With a dual-interface card and dual-interface reader (or less elegantly two distinct readers, one for contact and one for NFC) we can ask the user to perform a slightly different ritual: start with the card in contact slot and switch to NFC, or vice-verse. Card application can detect which interface it has been activated from, make a note of this and wait until it is called again from the complementary interface before proceeding with the requested operation. Because activation areas on the reader are different, no amount of software trickery from the malicious host can magically move the card into a different physical spot required to access it using a different interface.**
This is certainly a great deal of user annoyance for relatively little gain. It also suffers from the same problem as pressing a button built into the card: the user can not be sure exactly what operation resulted from the gesture, only that something was done. The good news is the sequence can be augmented to inspect exactly what was requested from the card, by enlisting the help of another device equipped with its own reader. Here is a scenario combining traditional PC with an NFC-capable mobile device used to double-check the operation:
- PC application streams a message to the card over contact interface and asks the card-application to sign it. (We assume that signature requests and responses are only exchanged over this interface and never over NFC, as enforced by the on-card application.)
- Card application caches the message in non-volatile memory, but returns an error indicating that user confirmation is required
- Host PC conveys this error message to the user.
- User takes the card out of the reader, and taps it against the NFC reader built into her Android phone
- Some Android application communicates with the card over NFC to retrieve the cached message, parse and format it for inspection by the user
- User reviews the message to confirm that it does indeed correspond to the intended operation. If everything looks correct, she informs the mobile app to authorize the action.

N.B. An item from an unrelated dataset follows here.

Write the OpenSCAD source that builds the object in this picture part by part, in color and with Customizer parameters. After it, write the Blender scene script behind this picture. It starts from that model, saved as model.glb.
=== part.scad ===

- That confirmation is relayed to the card application over NFC, which notes this
- User inserts the card back into the contact slot
- PC application requests signature again
- This time the operation succeeds, because of user confirmation received in step #7
Neither the PC or mobile device acting in isolation can sign an unauthorized message the user did not intend to sign. PC can submit any message but no signature is produced until it is independently confirmed. Meanwhile the mobile device can only confirm operations, but it can not originate new requests or even receive responses. This system can still be subverted if both the PC driving the signature operation and the mobile device used for confirming it are compromised by the same adversary. In that case an attacker can present one message to the card while displaying another one to the user for confirmation. But that is a decidedly higher bar than compromising either side in isolation.
Dual-interface requirement is critical here: asking for confirmation from another PC over same interface would not work for the same reason that card removal is not a reliable signal. There is no way for the on-card application to detect that it has been moved to another device, as opposed to simply power-cycled while sitting in the same reader.

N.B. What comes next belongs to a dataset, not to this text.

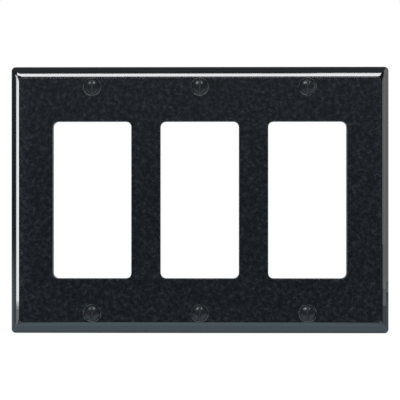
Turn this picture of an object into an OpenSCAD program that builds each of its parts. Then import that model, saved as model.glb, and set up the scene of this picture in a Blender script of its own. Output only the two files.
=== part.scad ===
// Three-gang wall plate cover with three tall device openings and the six
// oval-head screws that hold it. It stands upright as it does on a wall:
// width along X, height along Z, front face towards -Y, in millimetres.
// The origin is the centre of the plate in the plane of its back rim.

/* [Plate] */
// Overall width
plate_w = 161.9; // [158:0.1:175]
// Overall height
plate_h = 114.3; // [114:0.1:130]
// Depth from the wall to the front face
plate_depth = 5.6; // [5.2:0.1:7]
// Thickness of the moulded face
face_wall = 2.2; // [1.8:0.1:2.6]
// Radius of the outline's four corners
corner_r = 1.8; // [1:0.1:3]

/* [Bevel] */
// Width of the crowned bevel along the top and bottom
bevel_top = 5; // [4:0.1:5.2]
// Width of the crowned bevel along the sides
bevel_side = 3.7; // [3:0.1:5]
// How far the bevel falls from the face to the rim
bevel_drop = 2.9; // [2.4:0.1:3.2]
// Slope where the top and bottom bevels leave the face, in degrees
start_slope_top = 12; // [6:1:18]
// Slope where the side bevels leave the face, in degrees
start_slope_side = 15; // [6:1:20]

/* [Device openings] */
// Distance from one opening's centre to the next
gang_pitch = 46.04; // [45.5:0.01:46.5]
// Width of each opening
opening_w = 33.6; // [30:0.1:35]
// Height of each opening
opening_h = 67.2; // [60:0.1:69]
// Corner radius of each opening
opening_r = 2.4; // [1:0.1:5]

/* [Screw holes] */
// Distance from a top screw to the one below it
screw_spacing = 96.84; // [96:0.01:97]
// Radius of the clearance hole
hole_r = 1.9; // [1.85:0.05:2.1]
// Radius of the countersink at the front face
lip_r = 3.5; // [3.4:0.05:3.8]
// Included angle of the countersink and of the screw's head, in degrees
cone_angle = 82; // [80:1:90]

/* [Back of the plate] */
// Thickness of the rim that meets the wall
rim_wall = 1.9; // [1.5:0.1:2.4]
// Thickness of the collar round each opening
collar_wall = 1.6; // [1.2:0.1:2]
// Distance that the collars and ribs stop short of the wall
collar_gap = 1.8; // [1.2:0.1:2.4]
// Radius of the boss behind each screw hole
boss_r = 3.8; // [3.6:0.1:5.4]
// Distance that the bosses stop short of the wall
boss_gap = 1.5; // [1:0.1:2]
// Thickness of the stiffening ribs
rib_w = 1.2; // [0.8:0.1:1.6]

/* [Screws] */
// Length from the head's edge to the tip
screw_len = 12.7; // [11:0.1:25.4]
// Outer radius of the thread
thread_r = 1.75; // [1.6:0.01:1.76]
// Radius of the plain neck under the head
neck_r = 1.5; // [1.4:0.05:1.55]
// Radius of the head
head_r = 3.25; // [3.1:0.05:3.3]
// Height of the head's dome above its edge
dome_h = 1.2; // [0.9:0.1:1.4]
// Width of the driver slot
slot_w = 1; // [0.9:0.05:1.2]
// Depth of the driver slot below the top of the dome
slot_depth = 1.1; // [1:0.1:1.5]

/* [Hidden] */
$fn = 96;
plate_colour = [0.045, 0.048, 0.052];
screw_colour = [0.03, 0.03, 0.033];
cut = 1;                      // how far a cutting tool runs past what it cuts
join = 0.6;                   // how far a rib or a collar runs into its neighbour
hollow_top = plate_depth - face_wall;  // inner side of the face, above the wall
hollow_step = 2.2;            // straight height of the rim's inner wall
hollow_lean = 1.8;            // how far the rim's inner wall then leans inwards
hollow_corner_r = 1.2;
edge_land = 0.15;             // straight edge of the screw head
seat_gap = 0.1;               // radial gap between the head and its countersink
thread_start = 5;             // below the head's edge, just past the boss
tip_len = 0.6;
tip_r = 1.25;
half_cone = cone_angle / 2;
head_sink = (lip_r - head_r - seat_gap) / tan(half_cone) - edge_land;
cone_h = (head_r - neck_r) / tan(half_cone);
dome_r = (head_r * head_r + dome_h * dome_h) / (2 * dome_h);

// A rectangle with true round corners, centred.
module rounded_rect(w, h, r) {
    square([w - 2 * r, h], center = true);
    square([w, h - 2 * r], center = true);
    for (x = [-1, 1], z = [-1, 1])
        translate([x * (w / 2 - r), z * (h / 2 - r)]) circle(r);
}

// Stands a drawing of the front view up and gives it a depth, from one
// distance off the wall to another.
module from_wall(low, high) {
    translate([0, -low, 0]) rotate([90, 0, 0]) linear_extrude(high - low) children();
}

// Cross-section of the plate: flat in the middle, with a crowned bevel that
// is an arc from the start slope down to the rim at each side.
module crowned(half, bevel, slope) {
    end_slope = 2 * atan(bevel_drop / bevel) - slope;
    arc_r = bevel / (sin(end_slope) - sin(slope));
    flat = half - bevel;
    translate([-flat, -plate_depth]) square([2 * flat, plate_depth]);
    for (side = [-1, 1]) scale([side, 1]) intersection() {
        translate([flat - arc_r * sin(slope), arc_r * cos(slope) - plate_depth])
            circle(arc_r, $fn = 360);
        translate([flat - join, -plate_depth]) square([bevel + join, plate_depth]);
    }
}

// Cross-section of the hollow: straight inside the rim, then leaning in
// under the bevel so that the moulding keeps an even thickness.
module hollow_section(half) {
    inner = half - rim_wall;
    polygon([
        [-inner, cut], [-inner, -hollow_step], [hollow_lean - inner, -hollow_top],
        [inner - hollow_lean, -hollow_top], [inner, -hollow_step], [inner, cut]
    ]);
}

module at_gangs() {
    for (g = [-1, 0, 1]) translate([g * gang_pitch, 0]) children();
}

module at_screws() {
    at_gangs() for (row = [-1, 1]) translate([0, row * screw_spacing / 2]) children();
}

module plate_form() {
    intersection() {
        translate([-plate_w / 2, 0, 0]) rotate([0, 90, 0]) linear_extrude(plate_w)
            crowned(plate_h / 2, bevel_top, start_slope_top);
        translate([0, 0, -plate_h / 2]) linear_extrude(plate_h)
            crowned(plate_w / 2, bevel_side, start_slope_side);
        from_wall(0, plate_depth) rounded_rect(plate_w, plate_h, corner_r);
    }
}

module plate_hollow() {
    intersection() {
        translate([-plate_w / 2, 0, 0]) rotate([0, 90, 0]) linear_extrude(plate_w)
            hollow_section(plate_h / 2);
        translate([0, 0, -plate_h / 2]) linear_extrude(plate_h)
            hollow_section(plate_w / 2);
        from_wall(-cut, plate_depth)
            rounded_rect(plate_w - 2 * rim_wall, plate_h - 2 * rim_wall, hollow_corner_r);
    }
}

// Collars round the openings, and ribs from rim to rim between the gangs and
// through the screw bosses.
module back_ribs() {
    rib_top = hollow_top + join;
    from_wall(collar_gap, rib_top) {
        at_gangs() rounded_rect(opening_w + 2 * collar_wall, opening_h + 2 * collar_wall,
                                opening_r + collar_wall);
        for (side = [-1, 1]) {
            translate([side * gang_pitch / 2, 0])
                square([rib_w, plate_h - 2 * rim_wall + join], center = true);
            translate([0, side * screw_spacing / 2])
                square([plate_w - 2 * rim_wall + join, rib_w], center = true);
        }
    }
    from_wall(boss_gap, rib_top) at_screws() circle(boss_r);
}

module screw_hole() {
    sink = (lip_r - hole_r) / tan(half_cone);
    cylinder(r = hole_r, h = plate_depth + cut);
    cylinder(r1 = lip_r, r2 = hole_r, h = sink);
    translate([0, 0, -cut]) cylinder(r = lip_r, h = cut);
}

module wall_plate() {
    color(plate_colour) difference() {
        union() {
            difference() {
                plate_form();
                plate_hollow();
            }
            back_ribs();
        }
        from_wall(-cut, plate_depth + cut) at_gangs() rounded_rect(opening_w, opening_h, opening_r);
        for (g = [-1, 0, 1], row = [-1, 1])
            translate([g * gang_pitch, -plate_depth, row * screw_spacing / 2])
                rotate([-90, 0, 0]) screw_hole();
    }
}

// Everything of the screw in front of its neck: the domed top, its straight
// edge and the cone that seats in the countersink. Z runs towards the tip, and
// the head's edge is at zero.
module screw_head() {
    intersection() {
        translate([0, 0, dome_r - dome_h]) sphere(dome_r);
        translate([0, 0, -dome_h]) cylinder(r = head_r, h = dome_h + edge_land / 2);
    }
    cylinder(r = head_r, h = edge_land);
    translate([0, 0, edge_land]) cylinder(r1 = head_r, r2 = neck_r, h = cone_h);
}

// The plain neck starts where the cone ends, so that the slot never meets it.
module screw_shank() {
    neck_top = edge_land + cone_h;
    translate([0, 0, neck_top]) cylinder(r = neck_r, h = thread_start - neck_top);
    translate([0, 0, thread_start]) cylinder(r = thread_r, h = screw_len - tip_len - thread_start);
    translate([0, 0, screw_len - tip_len]) cylinder(r1 = thread_r, r2 = tip_r, h = tip_len);
}

module screw(gang, row) {
    color(screw_colour)
        translate([gang * gang_pitch, head_sink - plate_depth, row * screw_spacing / 2])
            rotate([-90, 0, 0]) {
                difference() {
                    screw_head();
                    translate([-slot_w / 2, -head_r - cut, -dome_h - cut])
                        cube([slot_w, 2 * (head_r + cut), slot_depth + cut]);
                }
                screw_shank();
            }
}

module screw_top_left() { screw(-1, 1); }
module screw_top_centre() { screw(0, 1); }
module screw_top_right() { screw(1, 1); }
module screw_bottom_left() { screw(-1, -1); }
module screw_bottom_centre() { screw(0, -1); }
module screw_bottom_right() { screw(1, -1); }

wall_plate();
screw_top_left();
screw_top_centre();
screw_top_right();
screw_bottom_left();
screw_bottom_centre();
screw_bottom_right();
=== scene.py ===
"""Looks of a three-gang wall plate cover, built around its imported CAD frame."""

import math

import bmesh
import bpy
import numpy as np
from mathutils import Matrix, Vector, geometry


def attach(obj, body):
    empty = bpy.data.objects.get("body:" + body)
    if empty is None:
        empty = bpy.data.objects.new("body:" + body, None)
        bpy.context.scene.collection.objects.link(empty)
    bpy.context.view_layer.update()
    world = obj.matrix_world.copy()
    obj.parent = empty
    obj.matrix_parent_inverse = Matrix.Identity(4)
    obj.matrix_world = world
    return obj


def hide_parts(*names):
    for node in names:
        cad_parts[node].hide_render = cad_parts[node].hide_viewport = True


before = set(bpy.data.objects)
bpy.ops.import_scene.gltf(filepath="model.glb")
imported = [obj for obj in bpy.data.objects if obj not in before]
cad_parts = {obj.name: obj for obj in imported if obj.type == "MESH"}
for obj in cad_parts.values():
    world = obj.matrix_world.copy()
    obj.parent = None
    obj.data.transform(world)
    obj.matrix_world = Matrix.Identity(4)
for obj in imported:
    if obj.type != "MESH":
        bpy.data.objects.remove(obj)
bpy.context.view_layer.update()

MM = 0.001
WELD = 2e-6                              # points closer than this, in metres, are one point

# ---------------------------------------------------------------- sizes in mm
PLATE_W, PLATE_H, DEPTH = 161.9, 114.3, 5.6
FACE_WALL = 2.2
BEVEL_SIDE, BEVEL_TOP, DROP = 3.7, 5.0, 2.9
SLOPE_SIDE, SLOPE_TOP = 15.0, 12.0
FACE_CORNER_R, OUTER_CORNER_R = 1.5, 1.8
PITCH, SPACING = 46.04, 96.84
OPEN_W, OPEN_H, OPEN_R = 33.6, 67.2, 2.4
HOLE_R, LIP_R, HALF_CONE = 1.9, 3.5, 41.0
RIM_WALL, HOLLOW_STEP, HOLLOW_LEAN, HOLLOW_R = 1.9, 2.2, 1.8, 1.2
COLLAR_WALL, COLLAR_GAP = 1.6, 1.8
BOSS_R, BOSS_GAP = 3.8, 1.5
RIB_W = 1.2
FLOOR_Y = -(DEPTH - FACE_WALL)
FOOT, FOOT_LOW, FOOT_ROOT = 0.3, 0.06, 0.08  # fillet at the foot of a collar or a boss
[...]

Example: NFC payments with mobile secure element
The flow described in the previous section is already implemented in a familiar context: NFC payments from a mobile device with a secure element.
This video features the Visa NFC payments demonstration for 2012 London Olympics. Specifically around the 1:50 mark, there is a transaction with an explicit confirmation step. The phone is tapped against an NFC reader which communicates with the payWave application on the secure element to complete a purchase. Unlike the preceding transaction in the video, this time the protocol does not run to completion. Instead transaction details are displayed on the phone UI for confirmation. Once the user is satisfied that this is indeed the purchase they intended to make, a second tap against the reader completes the transaction.
To see how this is exploiting dual-interface capability to verify user intent, recall earlier posts describing how secure-elements in current generation of Android phones are effectively dual-interface cards, with the “contact” interface permanently wired to the host operating system and NFC side only accessible to external readers via built-in antenna. In this case the “PC” is replaced by a point-of-sale terminal asking the user to authorize a transaction. The “message” to sign is typically a step in the EMV payment protocol, although the card response is not exactly a signature in the cryptographic sense. The roles of contact/contactless interface are inverted: primary transaction flows over NFC, while out-of-band confirmation is obtained from the user over the contact interface hooked up to the mobile device. Because the secure element can not be taken out and moved independently, the act of bringing the phone into/away-from point-of-sale serves as the equivalent of moving between readers. (We are deliberately glancing over some implementation questions that depend on hardware configuration. For example, if the SE can be used simultaneously on both interfaces, some type of polling mechanism is required to determine when transaction is confirmed. Alternative is that only a single interface can be active, in which case the host controls whether SE is attached to NFC or contact-interface. It also means the user must pull their phone out of the NFC field for confirmation and bring it back, giving rise to a “double-tap” experience. This is how the Android eSE was configured for Google Wallet in its original design.)
** Note there is one subtlety here related to the physical construction of dual-interface readers: we assume the hardware is properly shielded to isolate the contact-slot from NFC field, or include hard-coded logic to suppress NFC when contact is detected to prevent double-activation. Otherwise it is possible for a card sitting in the contact slot to be simultaneously accessed over NFC. The opposite case however goes against physics: when the brass contact-plate is not touching corresponding metal points in the reader, that interface can not be activated. Similar concerns apply when the card is being moved into position because it may be passing through the NFC field temporarily.